> STATED TASK: Single out each line with the word "materials" and copy it.

──────── DATA EXCERPT

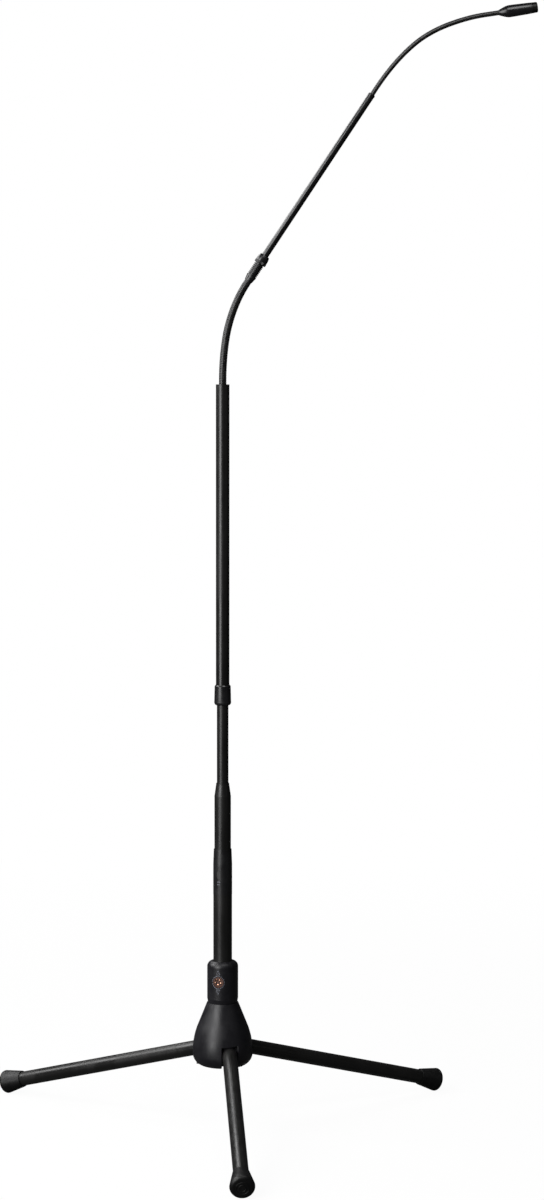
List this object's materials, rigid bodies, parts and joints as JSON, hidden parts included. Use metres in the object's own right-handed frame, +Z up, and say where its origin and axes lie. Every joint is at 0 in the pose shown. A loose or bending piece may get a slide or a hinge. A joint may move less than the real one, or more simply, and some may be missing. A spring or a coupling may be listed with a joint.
{
  "type": "gooseneck stand microphone",
  "caption": "Floor-standing gooseneck microphone: slim pencil head on a bent boom, telescopic mast, bell-shaped hub and folding tripod.",
  "frame": {"origin": "point on the floor under the mast axis", "axes": "+Z up along the mast, +X the way the boom and head lean, front leg towards -Y"},
  "size_m": [0.7504, 0.5664, 1.5391],
  "materials": {
    "cast_black": "fine satin powder coat on a casting",
    "tube_black": "satin powder coat",
    "boom_black": "gloss lacquer",
    "neck_black": "semi-matt coat on a wound flexible tube",
    "head_black": "fine satin anodised look",
    "grille_black": "matt black perforated metal",
    "clutch_black": "satin moulded plastic",
    "rubber_black": "matt rubber",
    "nylon_black": "matt nylon",
    "copper": "polished copper colour",
    "plain_steel": "ground steel",
    "contact_gold": "plated contact",
    "board_green": "solder-resist"
  },
  "bodies": {
    "hub": {"hub_bell": "cast_black", "hub_collar": "cast_black", "collar_grub_screws": "plain_steel", "collar_badge": "copper", "leg_pins": "plain_steel", "pin_keepers": "cast_black", "socket_shell": "plain_steel", "socket_insert": "nylon_black", "socket_pins": "contact_gold", "lower_tube": "tube_black", "tube_plug": "nylon_black", "grip_sleeve": "clutch_black", "grip_liner": "nylon_black"},
    "release_button": {"release_button": "nylon_black"},
    "middle_mast": {"middle_tube": "tube_black", "middle_bush": "nylon_black", "tube_reducer": "tube_black", "thin_tube": "tube_black", "thin_bush": "nylon_black"},
    "clutch": {"clutch_body": "nylon_black", "clutch_collet": "nylon_black"},
    "clutch_ring": {"clutch_ring": "clutch_black"},
    "upper_mast": {"upper_tube": "tube_black", "upper_plug": "nylon_black", "mast_lead": "rubber_black", "gooseneck_lower_1": "neck_black"},
    "leg_1": {"leg_knuckle_1": "cast_black", "leg_tube_1": "tube_black", "foot_cap_1": "rubber_black"},
    "leg_2": {"leg_knuckle_2": "cast_black", "leg_tube_2": "tube_black", "foot_cap_2": "rubber_black"},
    "leg_3": {"leg_knuckle_3": "cast_black", "leg_tube_3": "tube_black", "foot_cap_3": "rubber_black"},
    "lower_neck_2": {"gooseneck_lower_2": "neck_black"},
    "lower_neck_3": {"gooseneck_lower_3": "neck_black"},
    "lower_neck_4": {"gooseneck_lower_4": "neck_black"},
    "lower_neck_5": {"gooseneck_lower_5": "neck_black"},
    "boom": {"gooseneck_lower_6": "neck_black", "coupling_sleeve": "cast_black", "boom_tube": "boom_black", "boom_end_ring": "boom_black", "boom_lead": "rubber_black", "gooseneck_upper_1": "neck_black"},
    "coupling_nut": {"coupling_nut": "cast_black"},
    "upper_neck_2": {"gooseneck_upper_2": "neck_black"},
    "upper_neck_3": {"gooseneck_upper_3": "neck_black"},
    "upper_neck_4": {"gooseneck_upper_4": "neck_black"},
    "upper_neck_5": {"gooseneck_upper_5": "neck_black"},
    "upper_neck_6": {"gooseneck_upper_6": "neck_black"},
    "upper_neck_7": {"gooseneck_upper_7": "neck_black"},
    "head": {"gooseneck_upper_8": "neck_black", "head_cone": "head_black", "head_body": "head_black", "head_grille": "grille_black", "capsule": "contact_gold", "capsule_seat": "rubber_black", "preamp_board": "board_green"}
  },
  "joints": [
    {"name": "leg_1_fold", "type": "hinge", "parent": "hub", "child": "leg_1", "pos_m": [0.00935, -0.02347, 0.10849], "axis": [0.9981, 0.061, 0], "range_deg": [0, 74]},
    {"name": "leg_2_fold", "type": "hinge", "parent": "hub", "child": "leg_2", "pos_m": [0.01683, 0.01884, 0.10849], "axis": [-0.5, 0.866, 0], "range_deg": [0, 74]},
    {"name": "leg_3_fold", "type": "hinge", "parent": "hub", "child": "leg_3", "pos_m": [-0.02474, 0.00516, 0.10849], "axis": [-0.5, -0.866, 0], "range_deg": [0, 74]},
    {"name": "release_press", "type": "slide", "parent": "hub", "child": "release_button", "axis": [0.4226, 0.9063, 0], "range_m": [0, 0.0005], "stiffness_N_per_m": 2000},
    {"name": "mast_slide", "type": "slide", "parent": "hub", "child": "middle_mast", "axis": [0, 0, 1], "range_m": [-0.05, 0.11]},
    {"name": "upper_slide", "type": "slide", "parent": "middle_mast", "child": "clutch", "axis": [0, 0, 1], "range_m": [-0.105, 0.235]},
    {"name": "clutch_twist", "type": "hinge", "parent": "clutch", "child": "clutch_ring", "pos_m": [0, 0, 0.5854], "axis": [0, 0, 1], "range_deg": [0, 45]},
    {"name": "upper_turn", "type": "hinge", "parent": "clutch", "child": "upper_mast", "pos_m": [0, 0, 0.604], "axis": [0, 0, 1], "continuous": true},
    {"name": "lower_neck_bend", "type": "hinge", "parent": "upper_mast", "child": "lower_neck_2", "pos_m": [0, 0, 1.0426], "axis": [0, 1, 0], "range_deg": [-20, 18]},
    {"name": "lower_neck_bend_2", "type": "hinge", "parent": "lower_neck_2", "child": "lower_neck_3", "pos_m": [0.00195, 0, 1.07053], "axis": [0, 1, 0], "range_deg": [-20, 18]},
    {"name": "lower_neck_bend_3", "type": "hinge", "parent": "lower_neck_3", "child": "lower_neck_4", "pos_m": [0.00604, 0, 1.09823], "axis": [0, 1, 0], "range_deg": [-20, 18]},
    {"name": "lower_neck_bend_4", "type": "hinge", "parent": "lower_neck_4", "child": "lower_neck_5", "pos_m": [0.01395, 0, 1.12509], "axis": [0, 1, 0], "range_deg": [-20, 18]},
    {"name": "lower_neck_bend_5", "type": "hinge", "parent": "lower_neck_5", "child": "boom", "pos_m": [0.02538, 0, 1.15065], "axis": [0, 1, 0], "range_deg": [-20, 18]},
    {"name": "coupling_twist", "type": "hinge", "parent": "boom", "child": "coupling_nut", "pos_m": [0.05004, 0, 1.18769], "axis": [0.5541, 0, 0.8324], "range_deg": [0, 90]},
    {"name": "upper_neck_bend", "type": "hinge", "parent": "boom", "child": "upper_neck_2", "pos_m": [0.21195, 0, 1.43093], "axis": [0, 1, 0], "range_deg": [-23, 20]},
    {"name": "upper_neck_bend_2", "type": "hinge", "parent": "upper_neck_2", "child": "upper_neck_3", "pos_m": [0.22824, 0, 1.45247], "axis": [0, 1, 0], "range_deg": [-23, 20]},
    {"name": "upper_neck_bend_3", "type": "hinge", "parent": "upper_neck_3", "child": "upper_neck_4", "pos_m": [0.24648, 0, 1.47237], "axis": [0, 1, 0], "range_deg": [-23, 20]},
    {"name": "upper_neck_bend_4", "type": "hinge", "parent": "upper_neck_4", "child": "upper_neck_5", "pos_m": [0.26692, 0, 1.49002], "axis": [0, 1, 0], "range_deg": [-23, 20]},
    {"name": "upper_neck_bend_5", "type": "hinge", "parent": "upper_neck_5", "child": "upper_neck_6", "pos_m": [0.2903, 0, 1.50352], "axis": [0, 1, 0], "range_deg": [-23, 20]},
    {"name": "upper_neck_bend_6", "type": "hinge", "parent": "upper_neck_6", "child": "upper_neck_7", "pos_m": [0.31551, 0, 1.51319], "axis": [0, 1, 0], "range_deg": [-23, 20]},
    {"name": "upper_neck_bend_7", "type": "hinge", "parent": "upper_neck_7", "child": "head", "pos_m": [0.34153, 0, 1.52041], "axis": [0, 1, 0], "range_deg": [-23, 20]}
  ],
  "couplings": [
    {"joint": "lower_neck_bend_2", "follows": "lower_neck_bend", "ratio": 1},
    {"joint": "lower_neck_bend_3", "follows": "lower_neck_bend", "ratio": 1},
    {"joint": "lower_neck_bend_4", "follows": "lower_neck_bend", "ratio": 1},
    {"joint": "lower_neck_bend_5", "follows": "lower_neck_bend", "ratio": 1},
    {"joint": "upper_neck_bend_2", "follows": "upper_neck_bend", "ratio": 1},
    {"joint": "upper_neck_bend_3", "follows": "upper_neck_bend", "ratio": 1},
    {"joint": "upper_neck_bend_4", "follows": "upper_neck_bend", "ratio": 1},
    {"joint": "upper_neck_bend_5", "follows": "upper_neck_bend", "ratio": 1},
    {"joint": "upper_neck_bend_6", "follows": "upper_neck_bend", "ratio": 1},
    {"joint": "upper_neck_bend_7", "follows": "upper_neck_bend", "ratio": 1}
  ]
}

────────────────

> ANSWER TO THIS TASK:
List this object's materials, rigid bodies, parts and joints as JSON, hidden parts included. Use metres in the object's own right-handed frame, +Z up, and say where its origin and axes lie. Every joint is at 0 in the pose shown. A loose or bending piece may get a slide or a hinge. A joint may move less than the real one, or more simply, and some may be missing. A spring or a coupling may be listed with a joint.
  "materials": {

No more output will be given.